**Stated task:** Copy each line in which the string "scene" occurs.

**Data shown:**
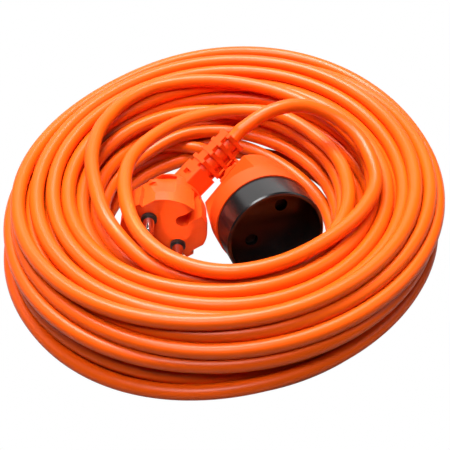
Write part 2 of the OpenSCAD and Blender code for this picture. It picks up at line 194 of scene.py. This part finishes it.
def wind_coil(plug_line, socket_line):
    """The coil's turns: each starts in its own place in the layers, then they settle against each other."""
    rng = np.random.default_rng(NOISE_SEED)
    lead_angle, lead_r, lead_z = polar(plug_line)
    tail_angle, tail_r, tail_z = polar(socket_line[::-1])
    start = lead_angle[-1]
    seats = [((k if outward else count - 1 - k) / (count - 1), z / 1000)
             for z, count, outward in LAYERS for k in range(count)]
    turns = len(seats)
    lap = 2 * math.pi
    step = lap / STATIONS
    tail_start = tail_angle[0] + lap * round((start + turns * lap - tail_angle[0]) / lap)
    count = int(round((tail_start - start) / step))
    angle = start + np.arange(count + 1) * (tail_start - start) / count
    turn = (angle - start) / lap
    seat_u = np.array([k[0] for k in seats] + [0.0])
    seat_z = np.array([k[1] for k in seats] + [tail_z[0]])
    i = np.clip(turn.astype(int), 0, turns - 1)
    t = np.clip((turn - i - SEAT_KEPT) / SEAT_CHANGE, 0, 1)
    t = t * t * (3 - 2 * t)
    aim_u = seat_u[i] * (1 - t) + seat_u[i + 1] * t
    aim_z = seat_z[i] * (1 - t) + seat_z[i + 1] * t
    bearing = (np.degrees(-angle) + 180) % 360 - 180
    high = np.clip(aim_z / TOP_LAYER, 0, 1)
    top, bottom = (np.interp(bearing, [k[0] for k in OUTLINE], [k[c] for k in OUTLINE]) for c in (1, 2))
    outer = (bottom + (top - bottom) * high) / 1000
    inner = (INNER[1] + (INNER[0] - INNER[1]) * high) / 1000
    aim_r = inner + (outer - inner) * aim_u + wobble(rng, len(angle), NOISE_WAVES, NOISE_OUT)
    aim_z += wobble(rng, len(angle), NOISE_WAVES, NOISE_UP)
    for which, at, width, out, up in STRAYS:
        ahead = (bearing[np.argmin(abs(turn - which))] - at + 180) % 360 - 180
        off = (turn - which) * 360 - ahead
        bump = np.exp(-(off / width) ** 2)
        aim_r += out / 1000 * bump
        aim_z += up / 1000 * bump
    r, z = aim_r.copy(), aim_z.copy()
    # The leads run on into the coil at their own slope before the turns are free to settle.
    fade = SLOPE_FADE * (1 - np.exp(-np.arange(HELD) / SLOPE_FADE))
    plug_out, plug_up = polar_slope(plug_line, step)
    socket_out, socket_up = polar_slope(socket_line, step)
    r[:HELD], z[:HELD] = lead_r[-1] + plug_out * fade, lead_z[-1] + plug_up * fade
    r[-HELD:], z[-HELD:] = (tail_r[0] + socket_out * fade)[::-1], (tail_z[0] + socket_up * fade)[::-1]
    blend = np.clip((np.arange(len(r)) - HELD + 1) / (STATIONS * LEAD_BLEND), 0, 1)
    free = slice(HELD, -HELD)
    for held_at, part in ((HELD - 1, blend), (-HELD, blend[::-1])):
        for v in (r, z):
            v[free] = (v[held_at] * (1 - part) + v * part)[free]
    held_r, held_z = r.copy(), z.copy()
    aim_r, aim_z = r.copy(), z.copy()

    # One row for each turn and one column for each station, so that turns side by side can push each other.
    rows = -(-len(r) // STATIONS)
    pad = rows * STATIONS - len(r)

    # Where the leads cross each station's half plane: they stay where they are.
    fixed = []
    for a, rr, zz in ((lead_angle, lead_r, lead_z), (tail_angle, tail_r, tail_z)):
        keep = rr > HOLE_RADIUS
        a, rr, zz = a[keep], rr[keep], zz[keep]
        for laps in range(-4, 5):
            at = start + np.arange(STATIONS) * step + laps * lap
            inside = (at >= a[0]) & (at < a[-1] - JOIN_GAP)
            if inside.any():
                fixed.append([np.where(inside, np.interp(at, a, v), FAR_AWAY) for v in (rr, zz)])
    fixed_r = np.array([f[0] for f in fixed])
    fixed_z = np.array([f[1] for f in fixed])

    def grid(v):
        """The line's values, one row for each turn and one column for each station."""
        return np.concatenate([v, np.full(pad, EMPTY_CELL)]).reshape(rows, STATIONS)

    # Two turns share the push between them, and a lead doesn't give way.
    share = np.full(rows + len(fixed), 0.5)
    share[rows:] = 1.0
    for _ in range(SETTLE_STEPS):
        z -= FALL
        r += PULL_OUT * (aim_r - r)
        z += PULL_UP * (aim_z - z)
        for v in (r, z, r, z):
            v[1:-1] += STIFFNESS * (0.5 * (v[:-2] + v[2:]) - v[1:-1])
        gr, gz = grid(r), grid(z)
        all_r, all_z = np.vstack([gr, fixed_r]), np.vstack([gz, fixed_z])
        dr = gr[:, None, :] - all_r[None, :, :]
        dz = gz[:, None, :] - all_z[None, :, :]
        d = np.sqrt(dr ** 2 + dz ** 2)
        d[np.arange(rows), np.arange(rows), :] = FAR_AWAY
        near = d < CORD_D
        push = np.where(near, (CORD_D - d) / np.maximum(d, 1e-5), 0)
        push *= share[None, :, None] * PUSH
        r = (gr + (push * dr).sum(1)).ravel()[:len(r)]
        z = (gz + (push * dz).sum(1)).ravel()[:len(z)]
        z = np.maximum(z, CORD_R)
        r = np.clip(r, *RADIUS_RANGE)
        for v, held in ((r, held_r), (z, held_z)):
            v[:HELD], v[-HELD:] = held[:HELD], held[-HELD:]
    # The last pushes leave ripples shorter than a bend of the cable, and these passes take them out.
    for v in (r, z) * SMOOTHING_PASSES:
        between = 0.5 * (v[HELD - 1:-HELD - 1] + v[HELD + 1:len(v) - HELD + 1])
        v[HELD:-HELD] += 0.5 * (between - v[HELD:-HELD])
    return np.column_stack([COIL_CENTRE.x + r * np.cos(-angle), COIL_CENTRE.y + r * np.sin(-angle), z])


plug_line = smooth_route(PLUG_ROUTE, 8)
socket_line = smooth_route(SOCKET_ROUTE, 6)
coil_line = wind_coil(plug_line, socket_line)
cable_line = np.vstack([plug_line, smooth_route(coil_line, 2)[1:-1], socket_line[::-1]])


def make_cable(name, line, radius):
    """A round cable as a curve along a line."""
    curve = bpy.data.curves.new(name, "CURVE")
    curve.dimensions = "3D"
    curve.bevel_depth = radius
    curve.bevel_resolution = 5
    curve.use_fill_caps = True
    spline = curve.splines.new("POLY")
    spline.points.add(len(line) - 1)
    spline.points.foreach_set("co", np.column_stack([line, np.ones(len(line))]).ravel())
    spline.use_smooth = True
    obj = bpy.data.objects.new(name, curve)
    bpy.context.scene.collection.objects.link(obj)
    return obj


cable = make_cable("cable", cable_line, CORD_R)

# ---- materials ---------------------------------------------------------------


def plastic(name, colour, roughness=0.4, grain=400.0, bump=0.02, variation=0.06, specular=0.5):
    """A moulded plastic: slight colour variation, a fine grain in its finish and a soft bump."""
    mat = bpy.data.materials.new(name)
    mat.use_nodes = True
    nodes, links = mat.node_tree.nodes, mat.node_tree.links
    shader = nodes["Principled BSDF"]
    place = nodes.new("ShaderNodeTexCoord")
    broad = nodes.new("ShaderNodeTexNoise")
    broad.inputs["Scale"].default_value = grain / 10
    broad.inputs["Detail"].default_value = 3
    fine = nodes.new("ShaderNodeTexNoise")
    fine.inputs["Scale"].default_value = grain * 4
    fine.inputs["Detail"].default_value = 4
    tint = nodes.new("ShaderNodeValToRGB")
    tint.color_ramp.elements[0].position = 0.3
    tint.color_ramp.elements[1].position = 0.7
    tint.color_ramp.elements[0].color = (*[c * (1 - variation) for c in colour], 1)
    tint.color_ramp.elements[1].color = (*[min(1, c * (1 + variation)) for c in colour], 1)
    rough = nodes.new("ShaderNodeMapRange")
    rough.inputs["To Min"].default_value = roughness * 0.85
    rough.inputs["To Max"].default_value = roughness * 1.15
    hump = nodes.new("ShaderNodeBump")
    hump.inputs["Strength"].default_value = bump
    hump.inputs["Distance"].default_value = 0.0003
    for noise in (broad, fine):
        links.new(place.outputs["Object"], noise.inputs["Vector"])
    links.new(broad.outputs["Fac"], tint.inputs["Fac"])
    links.new(tint.outputs["Color"], shader.inputs["Base Color"])
    links.new(fine.outputs["Fac"], rough.inputs["Value"])
    links.new(rough.outputs["Result"], shader.inputs["Roughness"])
    links.new(fine.outputs["Fac"], hump.inputs["Height"])
    links.new(hump.outputs["Normal"], shader.inputs["Normal"])
    shader.inputs["Specular IOR Level"].default_value = specular
    return mat


def metal(name, colour, roughness=0.2, streak=300.0):
    """A plated or drawn metal with faint streaks in its finish."""
    mat = plastic(name, colour, roughness=roughness, grain=streak, bump=0.01, variation=0.04)
    mat.node_tree.nodes["Principled BSDF"].inputs["Metallic"].default_value = 1
    return mat


looks = {
    "cable_sheath": plastic("cable_sheath", (0.75, 0.083, 0.002), roughness=0.34, grain=200, bump=0.01,
                            specular=0.24),
    "orange_moulding": plastic("orange_moulding", (0.73, 0.055, 0.004), roughness=0.42, grain=500,
                               bump=0.03, specular=0.18),
    "black_cup": plastic("black_cup", (0.006, 0.005, 0.005), roughness=0.24, grain=300, bump=0.01),
    "black_bridge": plastic("black_bridge", (0.012, 0.012, 0.013), roughness=0.35, grain=500),
    "nickel_pin": metal("nickel_pin", (0.80, 0.77, 0.74), roughness=0.13),
    "brass_contact": metal("brass_contact", (0.78, 0.60, 0.28), roughness=0.3),
    "copper_strand": metal("copper_strand", (0.80, 0.40, 0.22), roughness=0.3),
    "core_brown": plastic("core_brown", (0.14, 0.06, 0.03)),
    "core_blue": plastic("core_blue", (0.03, 0.16, 0.50)),
    "carrier_plastic": plastic("carrier_plastic", (0.72, 0.69, 0.60)),
    "shutter_plastic": plastic("shutter_plastic", (0.008, 0.008, 0.008), specular=0.25),
    "spring_steel": metal("spring_steel", (0.55, 0.56, 0.58), roughness=0.3),
}
slot_of = {s["node"]: s["material_slot"] for s in frame["record"]["subparts"]}
for name, obj in node.items():
    obj.data.materials.clear()
    obj.data.materials.append(looks[slot_of[name]])
cable.data.materials.append(looks["cable_sheath"])

# ---- the pieces on their bodies ------------------------------------------------

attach(cable, "cord_set")
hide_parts("cord_coil", "plug_lead", "socket_lead")

BEVEL_ANGLE = math.radians(35)
SHARP_ANGLE = math.radians(30)


def soften(obj, width):
    """Rounds a moulded piece's edges, as a mould leaves them."""
    bevel = obj.modifiers.new("soft_edges", "BEVEL")
    bevel.width = width
    bevel.segments = 3
    bevel.limit_method = "ANGLE"
    bevel.angle_limit = BEVEL_ANGLE
    bevel.harden_normals = False


for name in ("plug_body", "plug_strain_relief", "socket_strain_relief", "socket_housing"):
    soften(node[name], 0.0003)
soften(node["socket_cup"], 0.0004)
for name, obj in node.items():
    obj.data.shade_smooth()
    obj.data.set_sharp_from_angle(angle=SHARP_ANGLE)

# ---- floor, light and background ------------------------------------------------

FLOOR_HALF = 3
FLOOR_Z = -0.0003
floor_mesh = bpy.data.meshes.new("floor")
corners = [(x * FLOOR_HALF, y * FLOOR_HALF, FLOOR_Z) for x, y in ((-1, -1), (1, -1), (1, 1), (-1, 1))]
floor_mesh.from_pydata(corners, [], [(0, 1, 2, 3)])
floor = bpy.data.objects.new("floor", floor_mesh)
bpy.context.scene.collection.objects.link(floor)
paper = plastic("white_paper", (0.22, 0.22, 0.22), roughness=0.7, grain=50, bump=0.0, variation=0.01)
paper_nodes, paper_links = paper.node_tree.nodes, paper.node_tree.links
glow = paper_nodes.new("ShaderNodeEmission")
seen = paper_nodes.new("ShaderNodeLightPath")
either = paper_nodes.new("ShaderNodeMixShader")
paper_links.new(seen.outputs["Is Camera Ray"], either.inputs[0])
paper_links.new(paper_nodes["Principled BSDF"].outputs[0], either.inputs[1])
paper_links.new(glow.outputs[0], either.inputs[2])
paper_links.new(either.outputs[0], paper_nodes["Material Output"].inputs["Surface"])
floor_mesh.materials.append(paper)


def soft_box(name, place, aim, size, power, spread=180):
    """A rectangular studio light aimed at a point, with its beam as wide as the spread in degrees."""
    data = bpy.data.lights.new(name, "AREA")
    data.shape = "RECTANGLE"
    data.size, data.size_y = size
    data.energy = power
    data.spread = math.radians(spread)
    light = bpy.data.objects.new(name, data)
    bpy.context.scene.collection.objects.link(light)
    light.location = place
    light.rotation_euler = (Vector(place) - Vector(aim)).to_track_quat("Z", "Y").to_euler()


soft_box("top_light", (-0.08, 0.24, 0.62), (0, 0, 0), (0.42, 0.28), 11)
soft_box("back_light", (-0.1, 1.1, 0.38), (0, 0, 0), (1.7, 0.5), 4)
soft_box("front_light", (-0.08, -0.24, 0.72), (0, 0, 0), (0.32, 0.25), 3.9)
soft_box("plug_light", (-0.07, -0.26, 0.42), (-0.018, -0.012, 0.022), (0.02, 0.02), 0.0045, spread=5)
soft_box("left_light", (-0.8, 0.1, 0.5), (0, 0, 0), (0.4, 0.4), 1.0)
soft_box("right_light", (0.7, 0.0, 0.5), (0, 0, 0), (0.4, 0.4), 0.8)
world = bpy.data.worlds.new("world")
bpy.context.scene.world = world
world.use_nodes = True
world_nodes, world_links = world.node_tree.nodes, world.node_tree.links
white = world_nodes["Background"]
white.inputs["Color"].default_value = (1, 1, 1, 1)
dim = world_nodes.new("ShaderNodeBackground")
dim.inputs["Color"].default_value = (1, 1, 1, 1)
dim.inputs["Strength"].default_value = 0.012
looked_at = world_nodes.new("ShaderNodeLightPath")
sky = world_nodes.new("ShaderNodeMixShader")
world_links.new(looked_at.outputs["Is Camera Ray"], sky.inputs[0])
world_links.new(dim.outputs[0], sky.inputs[1])
world_links.new(white.outputs[0], sky.inputs[2])
world_links.new(sky.outputs[0], world_nodes["World Output"].inputs["Surface"])
bpy.context.scene.view_settings.view_transform = "Standard"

**Solution to the problem:**
Write part 2 of the OpenSCAD and Blender code for this picture. It picks up at line 194 of scene.py. This part finishes it.
    bpy.context.scene.collection.objects.link(obj)
bpy.context.scene.collection.objects.link(floor)
    bpy.context.scene.collection.objects.link(light)
bpy.context.scene.world = world
bpy.context.scene.view_settings.view_transform = "Standard"